Some of the things I have to do are so straightforward that I will say, with uncharacteristic confidence and hubris, that I’m moderately okay at them: making sure emails are replied to, submitting dates to press and listings sites, recording and transcribing parts of the live shows, editing material, booking transport to and from gigs, avoiding diary clashes, registering for Edinburgh Fringe, helping put together material for this year’s show at Edinburgh Fringe, telling people reading my blog that they should buy tickets for this year’s show at Edinburgh Fringe, making sure posters and flyers are designed, doing a frickin’ parade, helping write press releases. A press release we wrote a couple of weeks ago was described as “nothing short of genius” in this week’s Independent on Sunday, which will go on my Edinburgh Fringe poster when I do my one-woman show about spending my twenties doing menial tasks for the most successful failed comedian in London in exchange for room and board, next to Charmian Hughes‘s description of me as “au pair for Lewis Schaffer’s career”.

Then there’s writing jokes for Lewis’s weekly live radio show on Resonance FM, which I am unfailingly awful at.  Most of this blog post has sat in my drafts folder since March. I am really bad at submitting things that I know aren’t good enough, which is the vast majority of what I produce. That is not compatible with live radio, because there’s a very clear and immovable deadline every week. At that point, everything has to be handed in regardless of whether I think it’s good enough or not, which makes every show an absolute ordeal for me. But it’s probably helped me, because if I hadn’t learnt to accept that if all I have is absolute dross then I’m going to have to submit absolute dross, this blog post would have stayed in my drafts folder for another four months.

If I were better at it, and if it were more lucrative, this would basically be my dream job. I work for an amazing person and I get to do some amazing things and find myself in preposterous situations. In January Lewis did a show with Jerry Sadowitz, George Galloway and Richard Dawkins and I ended up getting a free lunch with them. Conversation highlight:

Me: What’s that stuff in the crab shell?

Richard Dawkins: It is crab.

Afterwards I was standing downstairs and a stranger handed me his cloakroom ticket and told me to fetch his hat.

And last month Zach Galifianakis came to see Lewis’s show at the Leicester Square Theatre, and it was amazing to see a global comedy megastar still find time to support live stand-up by performing for Zach Galifianakis.

Because I work for a comedian, a lot of people ask me whether I want to end up on the stage too. The answer is always no, because I am incapable of making eye contact and adequate conversation with one person, let alone plural person. I have been running Oxford Skeptics in the Pub for over two years now, and have still failed to introduce any of the speakers because I am debilitatingly shy. Which is why when I was asked if I would co-host Winchester Science Festival on Saturday 26th and Sunday 27th July with Neil Denny of Little Atoms fame, I said yes.

I’m not sure what I was thinking.
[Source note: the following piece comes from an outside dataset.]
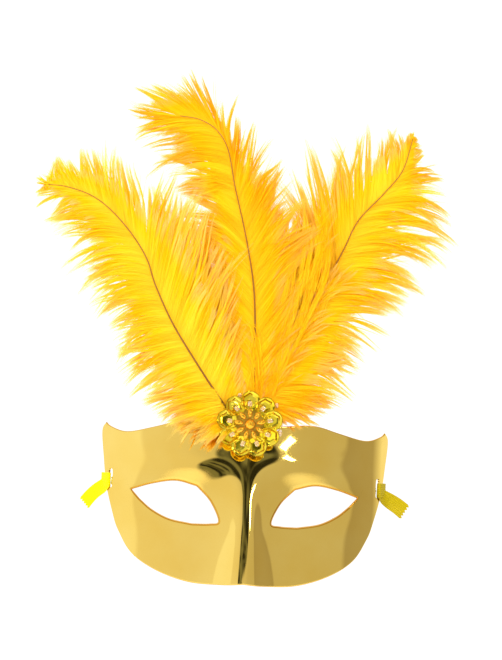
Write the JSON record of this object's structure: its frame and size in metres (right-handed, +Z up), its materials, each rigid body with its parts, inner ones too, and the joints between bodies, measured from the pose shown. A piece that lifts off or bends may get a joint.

I initially said no but was berated by my friends. Also, as soon as I’d turned it down I felt like I’d done something stupid, because it was such a ludicrous thing for someone like me to be invited to do that it seemed unlikely I’d have a similar opportunity again. I don’t understand why I’ve been asked to do it. I’ve been to Winchester Science Festival every year, and every year it is absolutely wonderful, and every year the line-ups are consistently brilliant, and every year there is literally no point where a 23-year-old has a nervous breakdown on stage, which might be what the organisers felt like they’d been missing.

When I did eventually say yes, my intention was to introduce every speaker at Oxford Skeptics in the Pub between then and now so that I’d at least have some limited experience of doing words at people by the time the festival came around. But every month I’d get to the pub and every month I’d lose my nerve. It’s hard to explain the level of fear that the prospect of talking to a crowd draws from me, because I even get anxious every time I go out and see people that I know. There aren’t even three days left between now and the festival and I don’t know what to do because I genuinely can’t see any way that I’m going to pull it off and even if I make it to the stage I’m probably just going to go on fire.

Luckily for you guys, Neil Denny is brilliant and an actual proper professional doer of things, and so is Simon Watt, who is hosting the talks on Friday 25th, so the festival is still going to be amazing. Friday’s day tickets are sold out, but there’s a bunch of free stuff going on, and there are some day tickets left for Saturday and Sunday, and you should buy them because the line-up is fantastic – speakers like Jocelyn Bell Burnell, Helen Czerski and Lucy Rogers – and there’s a chance that you will also get to see me go on fire.

I have to go and prepare now by spending the next three days curling into a ball and crying.